Ce dimanche de réunion du Groupe comorais de Lyon, Massiwa Jazz, arriva. Tout ceci, se passe à Lyon chez un des responsables associatif du groupe dans le 8ème arrondissement. On sort l’album pour une écoute collective. Dès les premiers accords, on a été ébloui par la tendance jazz rock du maestro : « Tsi tsehé » est un bijou d’harmonie musicale élevée en son niveau maximal. Sachant qu’allier mélodie majestueuse et phrasé harmonique à connotation jazzique est d’une complexité reconnue par tous grands artistes de la musique moderne. Tout de suite, les musiciens de Massiwa Jazz ont compris que Salim Ali Amir est débout et sûrement pour longtemps. L’écoute collective n’étant pas ma tasse de thé, à cause de cette impossibilité d’appréciation optimale du son, je me suis programmé un moment solitaire d’écoute. Ma méthode est simple : comme les yogis orientaux, je m’isole dans un endroit calme, le corps au repos, assis et détendu, la musique un chouia au-dessus de la sourdine, et hop, en avant pour une dégustation joyeuse de l’œuvre du meilleur mélodiste comorais de tous les temps. Dans un premier temps, je n’ai écouté que la musique de l’album en faisant totalement abstraction du contenu chanté pour mieux saisir le dernier « bébé » du maestro.
Un sentiment m’envahit ; comment l’exprimer clairement?
J’ai eu au fur et à mesure l’impression que le dixième album de Salim a un sens caché ; il donne l’illusion d’être un résumé musical des neufs albums précédents et en même temps il annonce une nouvelle période de l’œuvre du maitre. Un retour aux sources sans aucun doute? Pour autant, on dirait que l’album boucle un cycle sans toute fois le fermer entièrement. Les mélodies, les arrangements sont bien ficelés; le son, façon Salim est au rendez-vous. Cependant, en écoutant le troisième titre, on sent que Salim est entrain de cultiver un nouveau terrain :
- d’abord une introduction très longue avec un arrangement new style.
- ensuite un nouveau son qui apparaît.
Ce n’est pas un hasard. J’ai pensé au seul artiste à ma connaissance qui explore de telles sonorités : le gréco-américain Yanni. Si c’est donc ce que je pense, Salim s’apprêterait à faire un saut qualificatif de son œuvre. Je me disais que si cela est finalement le cas, ce serait une rupture avec la manière de faire la musique dans notre pays. C’est à ce moment d’interrogations multiples que je passe à la phase suivante, c'est-à-dire l’appréciation du message clamé par Salim.
Le premier titre en soi est une dissertation. Il faut l’écouter plusieurs fois pour en saisir le sens véritable. Une critique globale de la société politique des Comores d’aujourd’hui.
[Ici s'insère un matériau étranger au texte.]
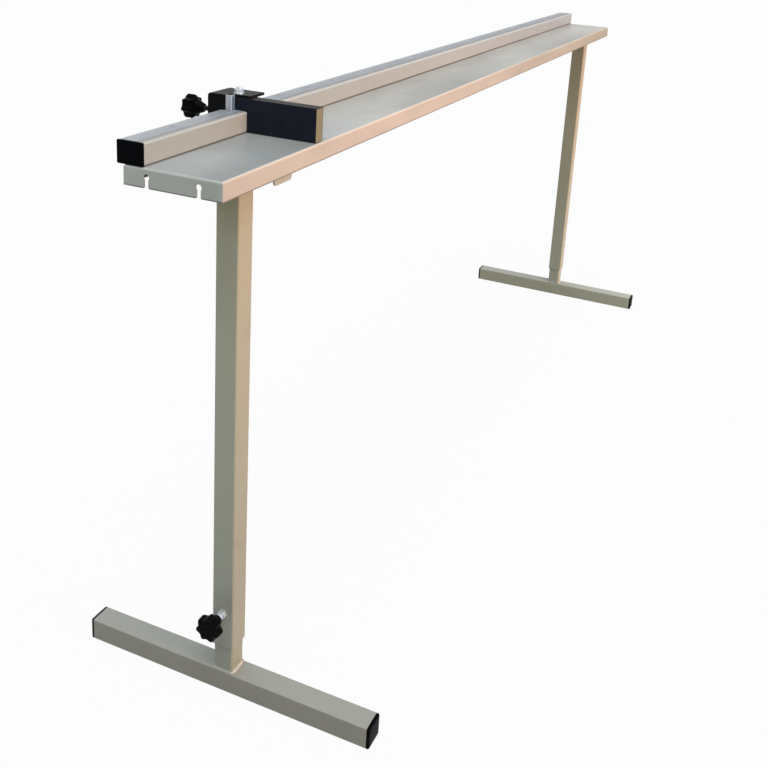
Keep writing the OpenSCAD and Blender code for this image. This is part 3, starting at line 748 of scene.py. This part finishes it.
MARK_START = 1.0 * MM
SHORT_MARK = 5.0 * MM
MIDDLE_MARK = 7.5 * MM
LONG_MARK = 11.0 * MM
FINE_LINE = 0.25 * MM
BROAD_LINE = 0.35 * MM
SMALL_SIZE = 6.2 * MM
SMALL_ROW = 16.5 * MM
TENS_SIZE = 11.0 * MM
TENS_ROW = 20.0 * MM
INK_LIFT = 0.03 * MM


def flat_mark(x, y0, y1, width, z):
    """Thin flat strip across the scale."""
    return ([(x - width / 2, y0, z), (x + width / 2, y0, z),
             (x + width / 2, y1, z), (x - width / 2, y1, z)], [(0, 1, 2, 3)])


def numeral(text, size, x, y, z):
    """Flat figures centred on x and y, read from the front."""
    curve = bpy.data.curves.new("numeral", "FONT")
    curve.body = text
    curve.size = size
    curve.align_x = "CENTER"
    curve.align_y = "CENTER"
    curve.resolution_u = 2
    obj = bpy.data.objects.new("numeral", curve)
    mesh = bpy.data.meshes.new_from_object(obj)
    points = [(v.co.x + x, v.co.y + y, z) for v in mesh.vertices]
    faces = [tuple(f.vertices) for f in mesh.polygons]
    bpy.data.objects.remove(obj)
    bpy.data.curves.remove(curve)
    bpy.data.meshes.remove(mesh)
    return points, faces


low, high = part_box("rail_scale")
print_z = high.z + INK_LIFT
start = low.y + MARK_START
marks, small, tens = [], [], []
for step in range(1, int((high.x - low.x) / MM)):
    x = low.x + step * MM
    length = LONG_MARK if step % 10 == 0 else MIDDLE_MARK if step % 5 == 0 else SHORT_MARK
    width = BROAD_LINE if step % 10 == 0 else FINE_LINE
    marks.append(flat_mark(x, start, start + length, width, print_z))
    if step % 100 == 0:
        tens.append(numeral(str(step // 10), TENS_SIZE, x, low.y + TENS_ROW, print_z))
    elif step % 10 == 0:
        small.append(numeral(str(step // 10), SMALL_SIZE, x, low.y + SMALL_ROW, print_z))
make("scale_marks", "table", BLACK_INK, together(marks))
make("scale_numbers", "table", BLACK_INK, together(small))
make("scale_tens", "table", BLACK_INK, together(tens))


# Floor, light and camera

SPAN = 45.0  # metres from the middle of the floor to its sides
floor_mesh = bpy.data.meshes.new("studio_floor")
floor_mesh.from_pydata([(-SPAN, -SPAN, 0), (SPAN, -SPAN, 0), (SPAN, SPAN, 0), (-SPAN, SPAN, 0)],
                       [], [(0, 1, 2, 3)])
floor_mesh.materials.append(studio_floor("floor_paint"))
floor = bpy.data.objects.new("studio_floor", floor_mesh)
bpy.context.scene.collection.objects.link(floor)

bpy.context.scene.world = studio_world("studio")


def soft_sun(name, towards, level, colour, angle):
    """Distant soft lamp that shines along a direction; level 1 shows a colour as written."""
    lamp = bpy.data.lights.new(name, "SUN")
    lamp.energy = level * math.pi
    lamp.color = colour
    lamp.angle = math.radians(angle)
    obj = bpy.data.objects.new(name, lamp)
    obj.rotation_euler = Vector(towards).to_track_quat("-Z", "Y").to_euler()
    bpy.context.scene.collection.objects.link(obj)


soft_sun("warm_side", (0.05, 1.0, -0.10), 1.18, (1.0, 0.585, 0.365), 24.0)
soft_sun("cool_top", (0.30, 0.18, -1.0), 0.62, (0.86, 0.95, 1.0), 40.0)
soft_sun("back_fill", (-0.6, -1.0, -0.5), 0.16, (1.0, 1.0, 1.0), 40.0)

# The camera's place, its turn and its lens come from the photograph's long straight edges
EYE = Vector((-2.21462, -0.76264, 1.29271))
TILT = math.radians(73.5587)
ROLL = math.radians(-3.1491)
HEADING = math.radians(-65.7798)
camera_data = bpy.data.cameras.new("photo_camera")
camera_data.sensor_fit = "HORIZONTAL"
camera_data.sensor_width = 36.0
camera_data.lens = 47.486
camera_data.shift_y = -0.2396
camera_data.clip_start = 0.05
camera_data.clip_end = 200.0
camera = bpy.data.objects.new("photo_camera", camera_data)
turn = Euler((TILT, ROLL, HEADING)).to_matrix().to_4x4()
camera.matrix_world = Matrix.Translation(EYE) @ turn
bpy.context.scene.collection.objects.link(camera)
bpy.context.scene.camera = camera
bpy.context.scene.view_settings.view_transform = "Standard"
Le deuxième titre « De montsi », est une traversé romantique de notre héritage orientale. Juste après, le troisième titre vient affirmer avec force la dualité entre la femme bien aimée et la femme opprimée, une sorte de satire de la souffrance de la femme, dans une musique, dont l’introduction est en-soi un programme suffisant ; l’ensemble est un mariage réussi entre la guitare classique et le rythme traditionnel. Le quatrième titre « Sihé adabu yahaho », une adresse à la jeunesse, rappelle que Salim est d’abord et surtout un père de famille, et nous conte une morale civique dans un style de musique en vogue sur les pistes de danse actuellement. Un choix volontaire certainement, pour mieux se faire entendre par les jeunes de cette époque-ci, dans notre société. Le cinquième titre « Mtsi latsé owana » est un condensé des affres des divorces, et, ses conséquences sur les innocents victimes que sont souvent les enfants, ceci dans un arrangement piano dont la primauté de la voix et du contenu chanté est manifeste. « koko » est touchant par ce que le message est une ode personnelle de Salim à sa grand-mère.
Avec « La prison » on bascule dans une autre dimension : l’usage de deux langues, le comorais et le français. C’est un signe, d’abord, celui de la force de la fraternité chez les Ali Amir et ensuite l’amour partagé de l’écrit. Pour le dire autrement la prison est un poème d’un autre illustre Ali Amir, le monumental journaliste Ahmed Ali Amir, qui dans notre pays, joue avec Aboubacar Mchangama, le rôle conscient ou non de vigile de la probité et gardien de la démocratie. J’aime singulièrement ce texte et son accompagnement musical, qui évoque, pour moi, par transposition historique, les souffrances qui ont engendré le blues et le Jazz dans la Nouvelle- Orléans ; la beauté du texte, la conjonction avec les paroles de Salim rend l’ensemble sublime. Le huitième titre explore les facettes de l’ingratitude ; le maitre s’est amusé avec « Zo zadjé » joué dans une variante du « shigoma », avec quelques modulations à l’appui, tout est bon pour une consommation immodérée. Et pour finir, un bon medley cadencé mgodjo made in Studio1, reprenant les succès du maitre en la matière.
Finalement, cet album est le plus difficile, parce qu’il ne vient pas confirmer un talent déjà connu. Mais pour annoncer la fin d’un cycle. Il tient par la hauteur du message, par sa qualité musicale et sa capacité à contenter tous les gouts divers du public de Salim. Cet album est définitivement magnifique par ce qu’il annonce une bonne nouvelle : Salim Ali Amir reste le meilleur et comme je le disais ailleurs, « le maitre de Studio1 ouvre aujourd’hui les portes que les autres emprunteront demain. Et pour cela il n’a pas de pareil dans l’histoire du pays ».Procurez-vous le dixième album de Salim, c’est une histoire exceptionnelle, faites en sorte d’en faire partie.